I extend the warm peace and grace of God through Christ to you all. God has blessed us richly and continues to use us for His glory in this world. I praise God that God has and continues to use us for His glory through our efforts in sharing the gospel of Jesus. Our rich heritage has a reputation of being very diligent and passionate in sharing the good news to those who are not in a reconciled relationship with God.

My beloved heritage, it was you who birthed me into my spiritual journey and it was you who raised me while on the journey. Thank you for teaching me about Jesus. Thank you for being a firm foundation. Thank you for the investment you have made in the lives of many young people like me. You have taught me to study Scripture and have integrity with it. You have taught me in many ways to trust God at any cost. You have taught me to be a defender of truth at any cost. Thank you so much for the foundation that you have laid for me to walk in.

The Early Stage of my Journey

Throughout my journey, I have been in awe of the pulpit icons within our heritage. I have been impressed with the great defenders of truth, as well as the astonishing expositors within our heritage. And since I strongly desire to be a preacher, I have always patterned myself after the great pulpit icons. I remember quite vividly, attending many debates and gospel/tent meetings which were focused on “exposing truth and error, “ while calling those who were in error to leave their denominations and to join the “one true church.”

As a result, I have witnessed many people come to Jesus in response to such strong passionate sermons focused on the one true church.

I remember a few years after I accepted the call to preach.  I attended an event where a popular evangelist was preaching at a well-known African American Church of Christ in Dallas. The preacher was well dressed, covered with jewelry, and had a smooth persona. He spoke with a deep bass voice, words of scripture, and persuasive rhetoric all flowing of his mouth with regard to the churches of Christ. After about an hour and a half of preaching, ten people responded to his invitation and committed their lives to Jesus in baptism.  By the end of the gospel meeting, a total of forty-six people all decided to be followers of Jesus.  As a young man, witnessing such moments deeply impressed me and created a passion which likewise called me to be a strong and persuasive defender of the one true church.

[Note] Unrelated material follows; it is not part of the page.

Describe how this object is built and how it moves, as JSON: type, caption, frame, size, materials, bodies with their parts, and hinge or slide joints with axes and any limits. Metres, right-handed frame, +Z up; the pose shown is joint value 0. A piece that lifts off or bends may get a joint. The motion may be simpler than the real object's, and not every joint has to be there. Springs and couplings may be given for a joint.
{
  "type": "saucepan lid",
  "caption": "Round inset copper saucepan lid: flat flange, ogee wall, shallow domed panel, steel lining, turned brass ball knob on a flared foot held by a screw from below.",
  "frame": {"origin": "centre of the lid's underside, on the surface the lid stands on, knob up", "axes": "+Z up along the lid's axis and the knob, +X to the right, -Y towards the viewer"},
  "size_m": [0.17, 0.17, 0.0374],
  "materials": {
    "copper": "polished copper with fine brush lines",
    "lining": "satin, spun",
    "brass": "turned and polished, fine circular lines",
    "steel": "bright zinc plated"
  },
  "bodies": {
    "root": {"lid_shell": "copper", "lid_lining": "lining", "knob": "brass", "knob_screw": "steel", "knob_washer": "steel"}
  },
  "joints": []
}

I enjoyed many such remarkable experiences during the early stages of my journey of faith and benefited by sitting at the feet of outstanding expository preachers in churches of Christ. Eventually, I too was baptized and raised in a congregation of the churches of Christ which was led by one of the leading expositors in our heritage. In fact, when I informed him that I wanted to become a preacher, he personally mentored me and introduced me to expository preaching.  Expository preaching, at the time, was thought to be radically different from the style of older preachers who were considered defenders of truth whose style was more topical.  Indeed, these differences—between expository and topical preaching—led to real tensions between stalwart “defenders of truth.”  I entered the fray by accepting expository preaching as the most honest and rigorous approach to Scripture. I still harbor this belief today.

Throughout the earlier parts of my journey, dear churches of Christ, I have observed you carefully. Like a child committed to her or his parents, I have entrusted you to rear me in the ways I should go.  I have watched how you chastised nonbelievers using our interpretative style to send them to hell. I have seen how you invested money, attention, and time into gospel meetings, lectureships, and Southwestern Christian College. I have appreciated how you went door knocking and asked people if they believed in the Bible, if they believed that Christ has built one church, and if they wanted to be added to the church. In these things I witnessed your heart to save people and your courageous defense of the truth.

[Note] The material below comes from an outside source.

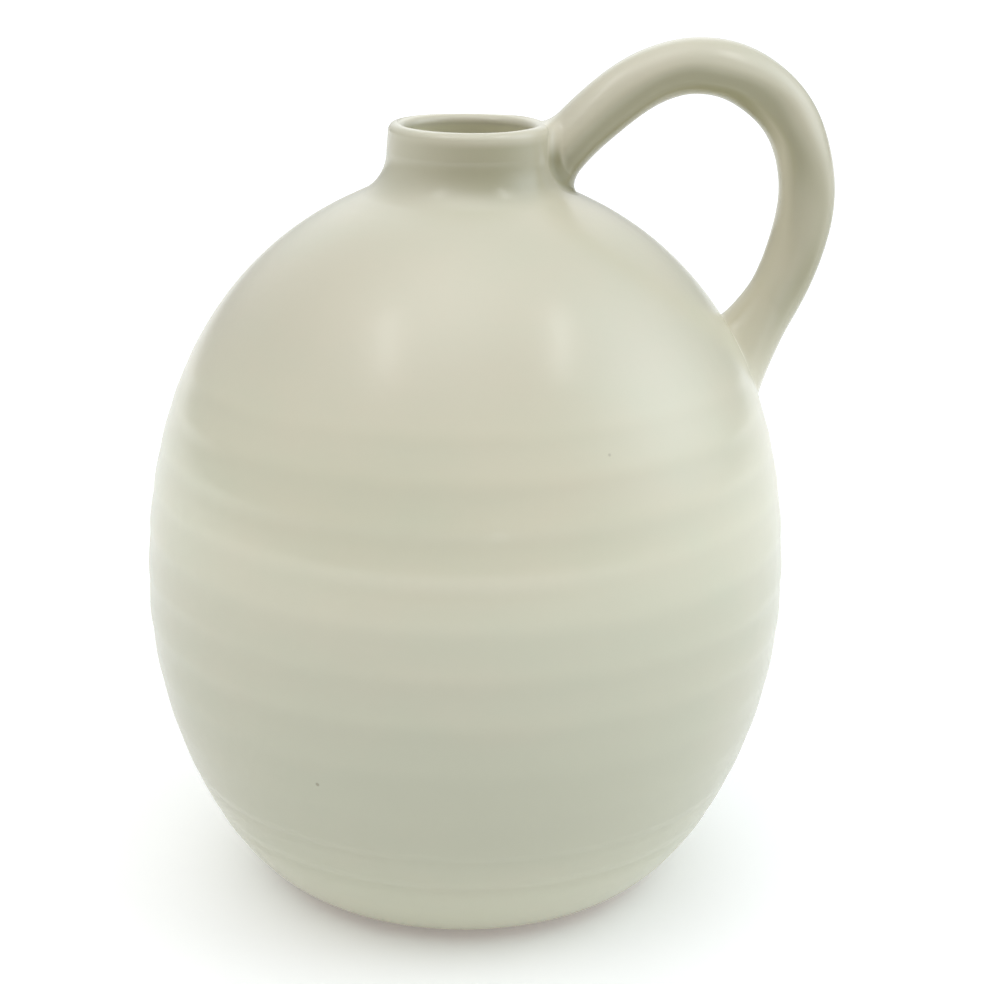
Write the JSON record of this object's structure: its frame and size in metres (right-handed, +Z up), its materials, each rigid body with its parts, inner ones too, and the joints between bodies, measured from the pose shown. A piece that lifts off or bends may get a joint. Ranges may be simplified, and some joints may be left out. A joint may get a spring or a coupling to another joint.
{
  "type": "ceramic jug",
  "caption": "Round-bellied stoneware jug with a low turned foot, a short narrow neck with a rounded lip and a loop handle from the neck to the shoulder.",
  "frame": {"origin": "middle of the flat underside that the jug stands on", "axes": "+Z up the jug's axis, +X towards the handle, so the picture's view is about along +Y with the handle on the right"},
  "size_m": [0.2021, 0.19, 0.2509],
  "materials": {
    "cream_glaze": "satin cream glaze, lightly mottled",
    "bare_clay": "unglazed fired clay, matt"
  },
  "bodies": {
    "root": {"base": "bare_clay", "belly": "cream_glaze", "neck": "cream_glaze", "handle": "cream_glaze", "upper_handle_joint": "cream_glaze", "lower_handle_joint": "cream_glaze"}
  },
  "joints": []
}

I also observed how preachers in our heritage fought against one another over worship styles and personal morality. I read letters, unloving letters, written by Preachers and sealed with the closing “said in love”.  Dear Preachers, I even noticed how some of you marginalized preachers’ sins, but magnified other preachers’ sins.  You played the game of favoritism with one another.  You isolated those who did not agree with your beliefs.  Consequently, you encouraged our heritage to speak truth with aggressiveness, conning persuasion, but not primarily in love.  My beloved heritage, I watched you, and I imitated you in so many ways.